Very disturbing is the issue of the herders’ attacks on farming communities in the state. This issue assumed a disturbing dimension in the state and country. The governor signed the Anti-Open Grazing and Ranches Establishment Bill into law and promised to establish six pilot ranches. This law gave room for the establishment of the livestock guards, with a mandate to enforce the law. How this law has achieved the essence for which it was enacted will be a topic for another day. This too is another tactical way Ortom has used to bluntly refuse being accountable for his woeful leadership and glaring corruption.

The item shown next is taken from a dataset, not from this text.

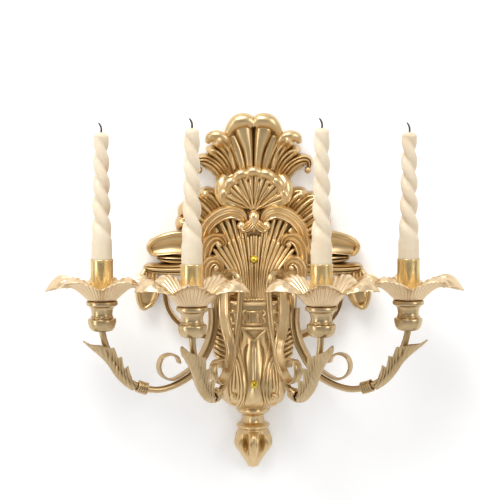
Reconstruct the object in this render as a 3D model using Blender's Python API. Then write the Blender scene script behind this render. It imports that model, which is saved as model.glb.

After failing at the polls together with his party and facing a precarious future at the end of his tenure, which will likely be uneventful with a lot of scrutiny, the governor intends to foist a narrative that his loss at the polls is as a result of his stand against injustice in the country. In fact, he has said it many times recently that his “principled stand” against injustice in the country is the reason. This is another bogus excuse to escape the responsibility for loss which was directly a product of his failure and the anger of the Benue people over the wasted years and resources.

For Ortom, whatever ‘giant strides’ he lays claim to have been dampened by the protracted non-payment of pensions and salaries, inability to build a single industry in the state, the lack of infrastructure and human development, the IDPs that have remained in pitiable camps, the general air of hardship and poverty that has pervaded the state since the inception of the administration. The Benue people will not be remembering his years in power with nostalgia, but it will remain the days of pain and locust, the Egypt they will never want to return to.